More than 300,000 spectators lined the route for the parade, which lasted 6 hours.  The D.C. Caribbean Carnival is a colorful, educational and cultural event, which showcases the diversity of the English, Spanish, and French Caribbean and Brazilian cultures in the Metropolitan area.  The event also attracts people of all ages and Africans from the Diaspora in the United States and around the world, as well as revelers and spectators from all ethnic groups.   The event receives increasingly wide media coverage from various national and local media organizations.

In addition to politicians and diplomats, the paraders came from Toronto, Jamaica, the U.S. and British Virgin Islands, Trinidad and Tobago, New York, New Jersey, Baltimore, Atlanta, Miami, and from other parts of the United States and the world.

Over the years we have received sponsorships from corporations and donations from individuals.
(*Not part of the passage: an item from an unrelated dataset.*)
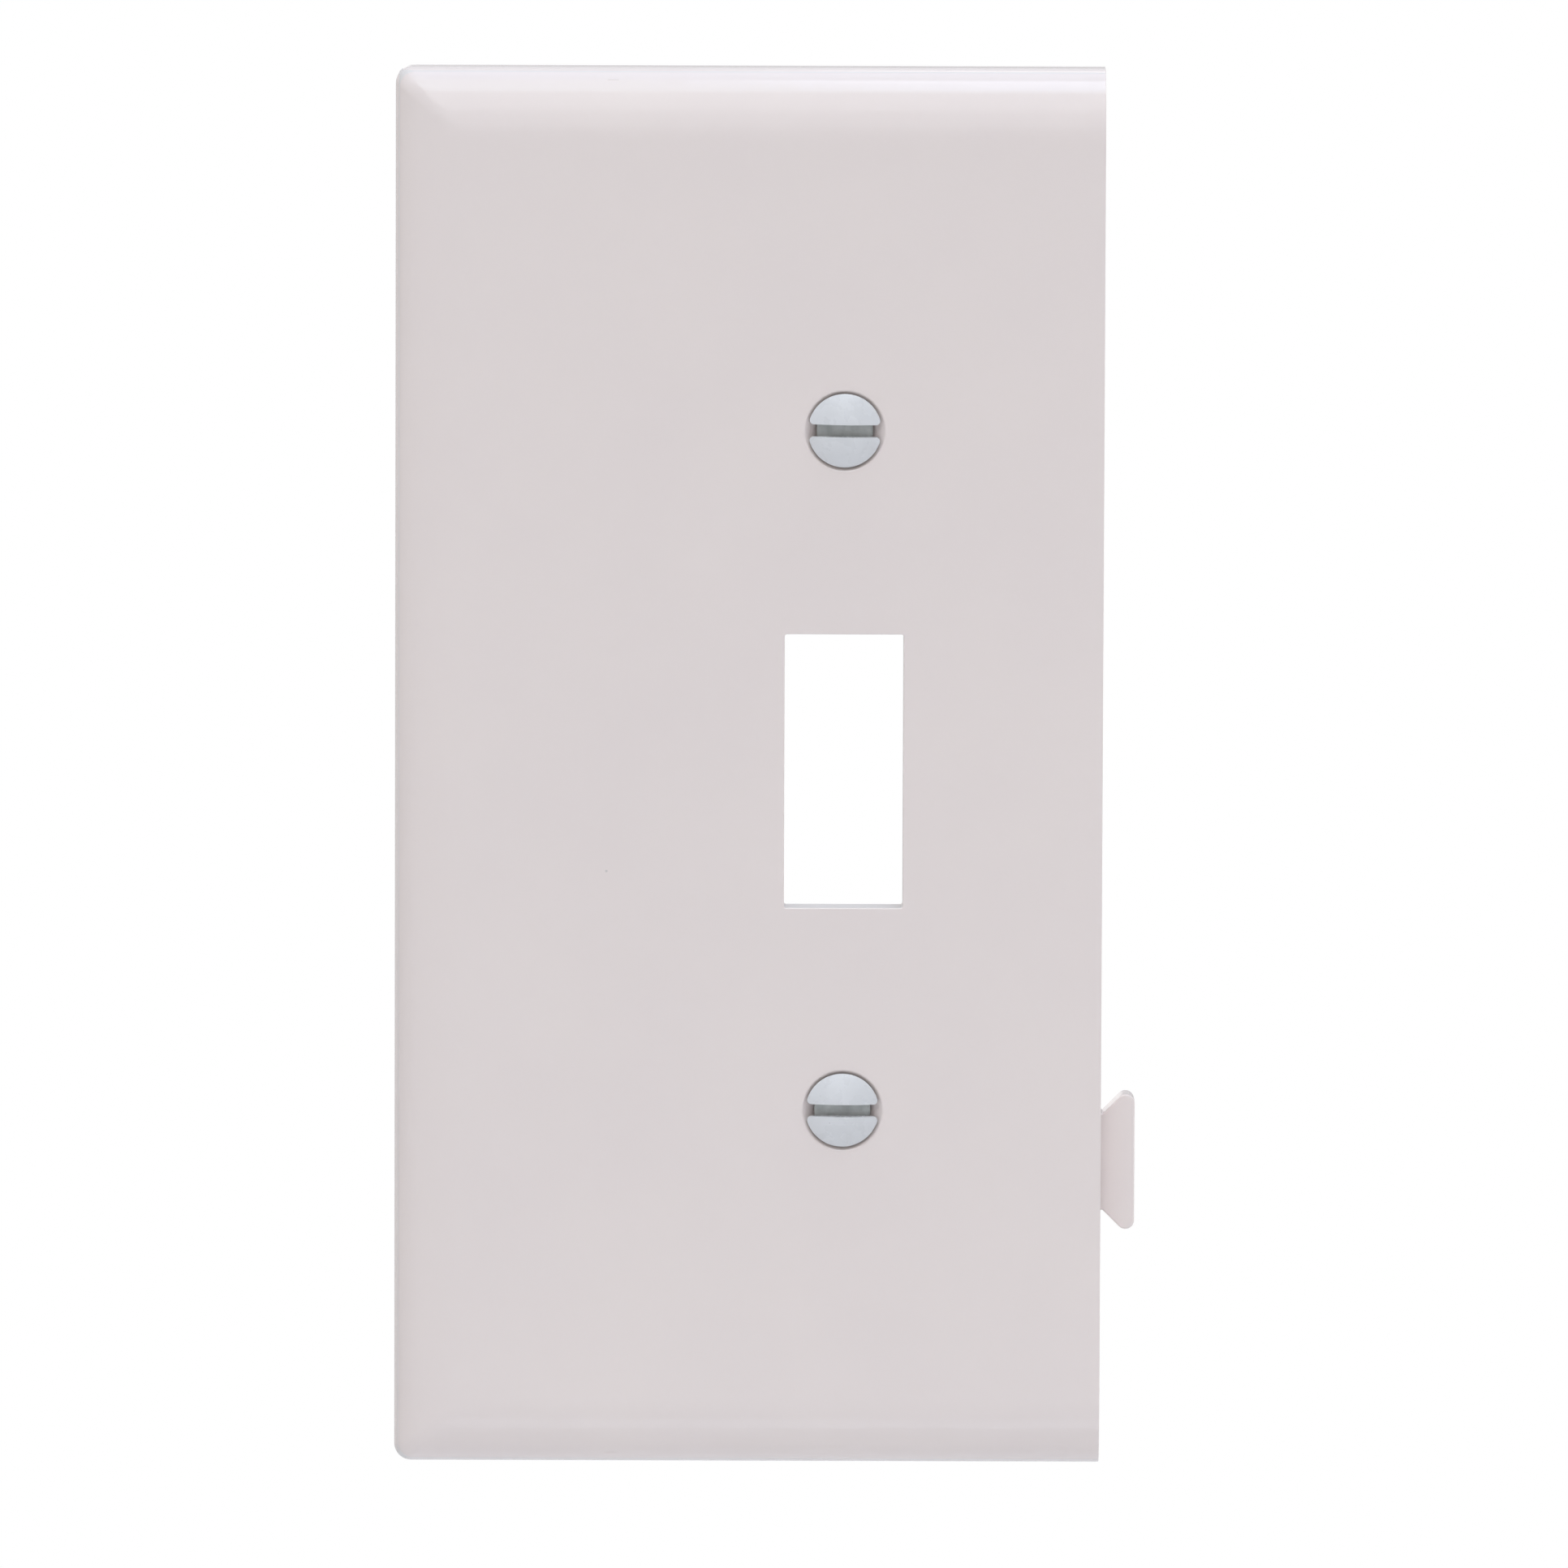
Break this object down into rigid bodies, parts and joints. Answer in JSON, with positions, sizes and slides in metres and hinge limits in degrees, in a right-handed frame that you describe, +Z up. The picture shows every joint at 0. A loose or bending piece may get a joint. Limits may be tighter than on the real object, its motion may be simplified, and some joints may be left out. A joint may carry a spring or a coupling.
{
  "type": "wall plate section",
  "caption": "End section of a sectional toggle-switch wall plate: rounded bevel on three sides, dovetail joint on the fourth, held by slotted oval-head screws.",
  "frame": {"origin": "in the wall plane, midway between the two screw axes, at the centre of the switch opening", "axes": "+X right towards the joint edge, +Z up, front face towards -Y, screw threads towards +Y"},
  "size_m": [0.0656, 0.0136, 0.124],
  "materials": {
    "plate": "glossy moulded white",
    "screw": "cool white paint, bare steel in the slot and on the thread",
    "washer": "natural nylon"
  },
  "bodies": {
    "plate": {"plate_section": "plate"},
    "upper_washer": {"upper_retaining_washer": "washer"},
    "lower_washer": {"lower_retaining_washer": "washer"},
    "upper_screw": {"upper_screw": "screw"},
    "lower_screw": {"lower_screw": "screw"}
  },
  "joints": [
    {"name": "upper_screw_slide", "type": "slide", "parent": "plate", "child": "upper_washer", "axis": [0, -1, 0], "range_m": [-0.00035, 0.00115]},
    {"name": "upper_screw_turn", "type": "hinge", "parent": "upper_washer", "child": "upper_screw", "pos_m": [0, 0, 0.03016], "axis": [0, 1, 0], "continuous": true},
    {"name": "lower_screw_slide", "type": "slide", "parent": "plate", "child": "lower_washer", "axis": [0, -1, 0], "range_m": [-0.00035, 0.00115]},
    {"name": "lower_screw_turn", "type": "hinge", "parent": "lower_washer", "child": "lower_screw", "pos_m": [0, 0, -0.03016], "axis": [0, 1, 0], "continuous": true}
  ]
}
The D.C. Caribbean Carnival a non-profit 501C(3) Organization, incorporated and based in the District of Columbia, relies on sponsors for donations to help defray the cost of this extravaganza.  All donations are tax deductible.

WE ARE LOOKING FORWARD TO SEEING LOTS OF SMILING FACES, DANCING FEET AND BRIGHT AND COLOURFUL COSTUMES

[ ARCHIVES ]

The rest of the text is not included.